Prof. Valmir: É neste sentido que a escrita ocupa na sua obra um lugar essencial, preponderante?

Prof. Rogério: Mais do que isso. A escrita representa para mim aquele espaço de resistência, que Lacan significa pelas noções de letra ou de real, e pelo qual o desejo não cessa de se desenrolar e, portanto, de se satisfazer e de se superar. É nesta perspectiva que eu afirmo que a ética de um autor é indissociável de sua maneira de escrever e, consequentemente, de designar, de simbolizar, de significar. O que está em jogo é, em última análise, a tensão do desejo na sua eterna e sempre recomeçada satisfação–insatisfação.

Prof. Irineu: Logo, é neste sentido que filosofia e literatura andam juntas?
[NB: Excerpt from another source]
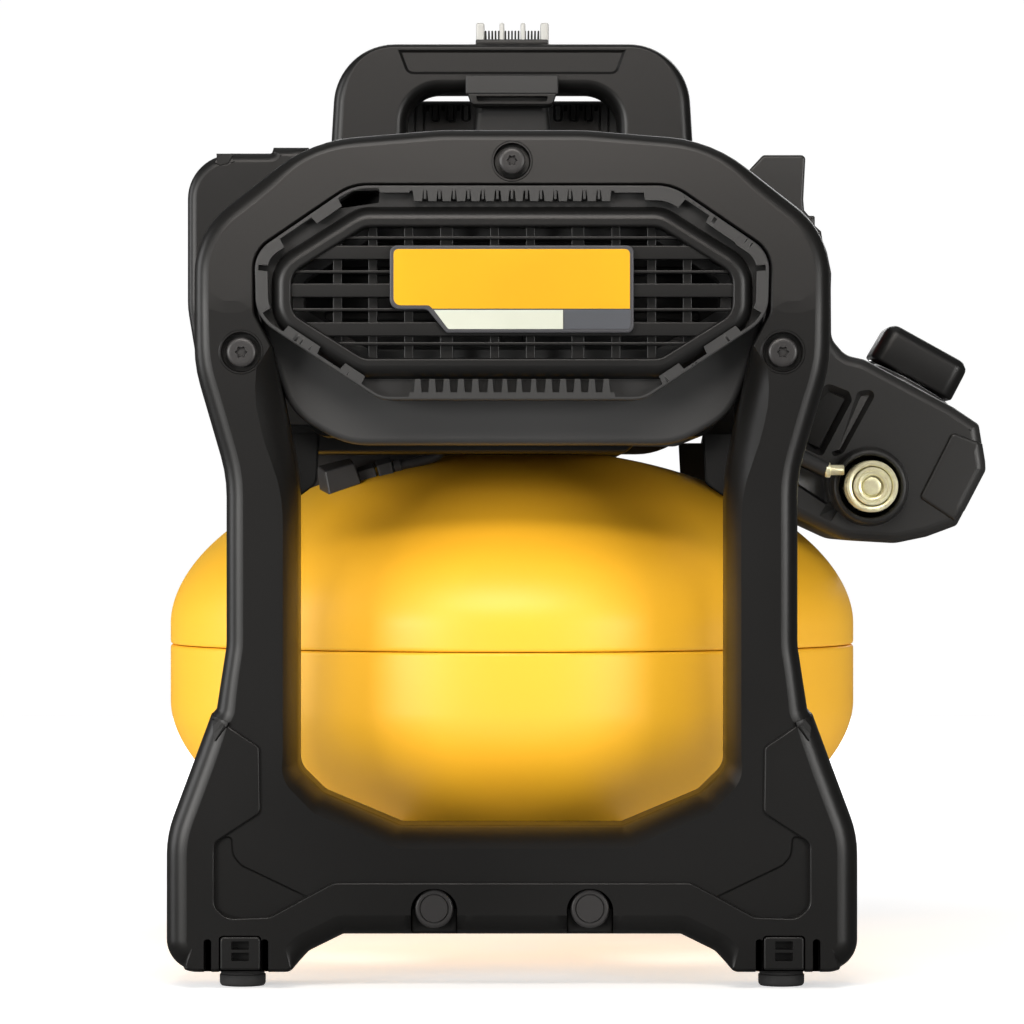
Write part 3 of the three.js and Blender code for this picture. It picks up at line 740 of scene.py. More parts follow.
def panel_lines():
    lines = []
    for side in (-1, 1):
        patch = [[121, 31, 4], [127, 36], [127, 62], [116.6, 64.4, 2], [116.0, 56, 6], [112.6, 52.0, 6],
                 [84.5, 38.6], [101, 26]]
        patch = [[side * x, z, *r] for x, z, *r in patch]
        patch = spread(fillet(patch if side > 0 else patch[::-1], 0.3), 6)
        lines += pocket(patch, POCKET, 0, 0.9)
    for x, z, radius in ARCH_SCREWS.values():
        for outwards, depth in ((1.5, 0), (1.1, -0.35), (0.6, -0.35), (0.1, 0.4), (0, 3.4)):
            lines.append((circle(x, z, radius + outwards), depth, True))
    return lines


SLOTS_X = (103.1, 126.9)                # grooves either side of each foot's clip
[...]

Prof. Rogério: Exatamente! Para mim, filosofia, psicanálise e literatura caminham pari passu. E a estas três eu ajuntaria também a teologia. É nestas quatro esferas do conhecimento que se desdobram minhas interrogações. Interrogações que giram, na verdade, em torno do homem, do Homo, ou do Anthropos, no sentido grego do termo.

Prof. Teodoro: Que palavras, pois, o Sr. gostaria de dirigir a todos nós, e aos alunos em particular, neste início de ano acadêmico?

Prof. Rogério: Aquelas mesmas com que abrimos esta entrevista: muita esperança e muita dedicação à filosofia. Uma dedicação entremeada de entusiasmo, de prazer e de uma serena alegria. Aprender a saborear o saber é o segredo de todo filosofar. Ler muito, degustando, selecionando, ruminando e digerindo as palavras, ou o texto. Numa de suas epístolas, Plínio, o Moço, nos legou uma frase lapidar: “Multum legendum, sed non multa”. Em outros termos: ler muito, ler em profundidade, ler degustando, ler se demorando, mas não ler muitas coisas ao mesmo tempo. Pois a qualidade de um pensamento se deixa revelar – e intensificar – pelo hábito, e pela arte, de ler e de escrever.